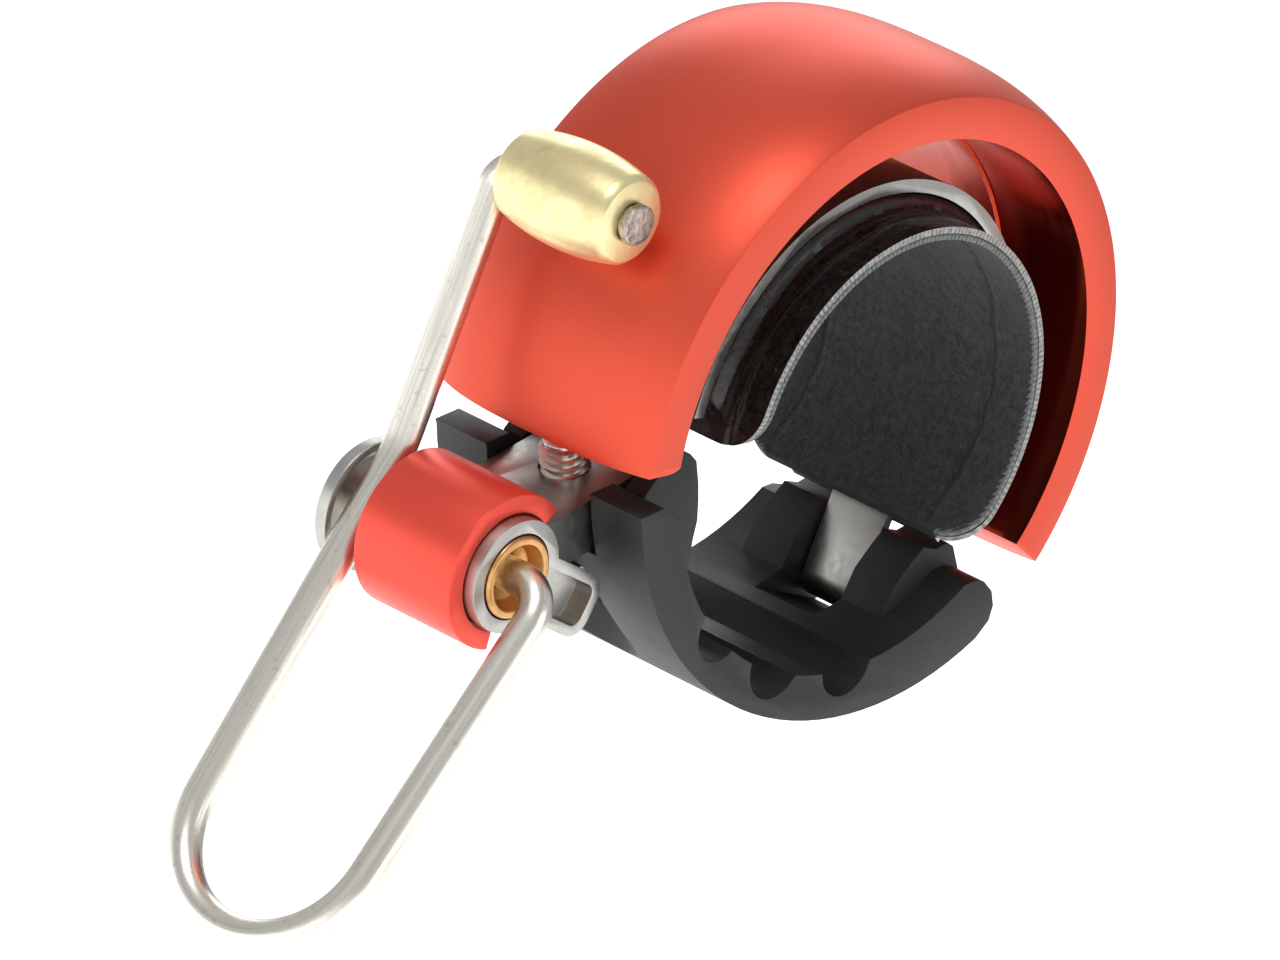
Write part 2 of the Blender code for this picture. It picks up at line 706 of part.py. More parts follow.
def main():
    clear_scene()
    red = make_material("red_anodised", (0.72, 0.09, 0.05), 0.38, 0.55)
    steel = make_material("steel", (0.62, 0.61, 0.58), 0.38, 1.0)
    wire = make_material("stainless_wire", (0.74, 0.71, 0.65), 0.34, 1.0)
    brass = make_material("brass", (0.80, 0.66, 0.38), 0.42, 1.0)
    bronze = make_material("bronze", (0.62, 0.34, 0.14), 0.4, 1.0)
    black = make_material("black_nylon", (0.03, 0.03, 0.03), 0.6, 0.0)
    rubber = make_material("rubber", (0.012, 0.012, 0.012), 0.5, 0.0)
    felt = make_material("felt", (0.06, 0.065, 0.07), 0.95, 0.0)

    add_felt_lining(felt)
    add_band_backing(rubber)
    add_saddle_band(steel)
    add_lever_frame(steel)
    add_rivet("near_rivet", -RIVET_Y, steel)
    add_rivet("far_rivet", RIVET_Y, steel)
    add_pivot_sleeve(red)
    add_near_bush(bronze)
    add_far_bush(bronze)
    add_return_spring(steel)
    add_bell_shell(red)
    add_bell_post(steel)
    add_isolator_washer(rubber)
    add_post_screw(steel)

    bracket = [add_lower_bracket(black), add_hinge_pin(steel)]
    washer = add_clamp_washer(steel)
    screw = add_clamp_screw(steel)
    lever = [add_wire_lever(wire), add_end_cup(steel)]
    hammer = add_hammer(brass)

    lean = (0, -math.radians(RAMP_SLOPE), 0)
    hang(bracket, "bracket_pivot", (HINGE[0], 0, HINGE[1]))
    screw_slide = hang([washer], "screw_slide", (RAMP[0], 0, RAMP[1]), lean)
    screw_turn = hang([screw], "screw_turn", (RAMP[0], 0, RAMP[1]), lean)
    lever_pivot = hang(lever, "lever_pivot", pivot_point())
    hammer_pivot = hang([hammer], "hammer_pivot", HAMMER_CENTRE)
    for child, parent in ((screw_turn, screw_slide), (hammer_pivot, lever_pivot)):
        child.parent = parent
        child.matrix_parent_inverse = parent.matrix_world.inverted()


main()
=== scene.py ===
"""Ring bell for a 31.8 mm handlebar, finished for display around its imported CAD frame.

The bar runs along Y through the origin and +Z is up. Lengths in the code are millimetres until
mm() turns them into Blender's metres.
"""

import json
import math

import bmesh
import bpy
from bpy.props import FloatProperty, FloatVectorProperty, PointerProperty
from mathutils import Matrix, Vector


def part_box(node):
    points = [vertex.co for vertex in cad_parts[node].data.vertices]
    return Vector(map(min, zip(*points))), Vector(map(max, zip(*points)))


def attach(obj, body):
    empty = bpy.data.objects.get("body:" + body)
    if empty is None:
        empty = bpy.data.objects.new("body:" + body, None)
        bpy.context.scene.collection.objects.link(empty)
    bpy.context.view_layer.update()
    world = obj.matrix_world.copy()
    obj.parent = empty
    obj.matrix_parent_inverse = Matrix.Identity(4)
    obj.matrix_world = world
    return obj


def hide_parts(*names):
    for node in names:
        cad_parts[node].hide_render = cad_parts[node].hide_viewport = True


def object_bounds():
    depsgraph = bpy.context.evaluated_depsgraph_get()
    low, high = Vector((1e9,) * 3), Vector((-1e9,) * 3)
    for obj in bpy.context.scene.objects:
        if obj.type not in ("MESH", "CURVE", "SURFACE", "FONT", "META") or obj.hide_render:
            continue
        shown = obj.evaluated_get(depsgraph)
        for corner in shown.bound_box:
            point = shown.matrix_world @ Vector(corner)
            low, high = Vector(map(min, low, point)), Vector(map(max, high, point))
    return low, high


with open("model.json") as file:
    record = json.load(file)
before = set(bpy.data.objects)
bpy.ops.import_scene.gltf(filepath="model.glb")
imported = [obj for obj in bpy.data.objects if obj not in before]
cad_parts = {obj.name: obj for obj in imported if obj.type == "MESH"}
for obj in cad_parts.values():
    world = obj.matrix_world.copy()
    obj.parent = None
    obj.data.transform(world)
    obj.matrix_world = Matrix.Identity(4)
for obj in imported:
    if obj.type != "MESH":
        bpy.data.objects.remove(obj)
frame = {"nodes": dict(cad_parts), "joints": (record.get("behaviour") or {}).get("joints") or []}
cad_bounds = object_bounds()

bl_info = {
    "name": "Ring Bell",
    "version": (1, 0, 0),
    "blender": (4, 5, 0),
    "location": "View3D > Sidebar > Ring Bell",
    "description": "Builds a handlebar ring bell with a wire striker around its CAD frame",
    "category": "Add Mesh",
}

BAR_ALONG_Y = Matrix.Rotation(math.radians(-90), 4, "X")  # local Z becomes +Y


# Lengths and places -----------------------------------------------------------------------------


def mm(*values):
    """Millimetres as metres: one number, or a Vector of three."""
    scaled = [value * 0.001 for value in values]
    return scaled[0] if len(scaled) == 1 else Vector(scaled)


def node_box(name):
    """The lowest and highest corner of a CAD node, in millimetres."""
    low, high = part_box(name)
    return low * 1000, high * 1000


def joint_named(name):
    """A joint, as the record gives it."""
    return next(joint for joint in frame["joints"] if joint["name"] == name)


# Mesh helpers -----------------------------------------------------------------------------------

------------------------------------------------

Each line from the one containing "lean = (0, -math.radians(RAMP_SLOPE), 0)" through the one containing "points = [vertex.co" must be retyped exactly, the first and last of these included.

    lean = (0, -math.radians(RAMP_SLOPE), 0)
    hang(bracket, "bracket_pivot", (HINGE[0], 0, HINGE[1]))
    screw_slide = hang([washer], "screw_slide", (RAMP[0], 0, RAMP[1]), lean)
    screw_turn = hang([screw], "screw_turn", (RAMP[0], 0, RAMP[1]), lean)
    lever_pivot = hang(lever, "lever_pivot", pivot_point())
    hammer_pivot = hang([hammer], "hammer_pivot", HAMMER_CENTRE)
    for child, parent in ((screw_turn, screw_slide), (hammer_pivot, lever_pivot)):
        child.parent = parent
        child.matrix_parent_inverse = parent.matrix_world.inverted()


main()
=== scene.py ===
"""Ring bell for a 31.8 mm handlebar, finished for display around its imported CAD frame.

The bar runs along Y through the origin and +Z is up. Lengths in the code are millimetres until
mm() turns them into Blender's metres.
"""

import json
import math

import bmesh
import bpy
from bpy.props import FloatProperty, FloatVectorProperty, PointerProperty
from mathutils import Matrix, Vector


def part_box(node):
    points = [vertex.co for vertex in cad_parts[node].data.vertices]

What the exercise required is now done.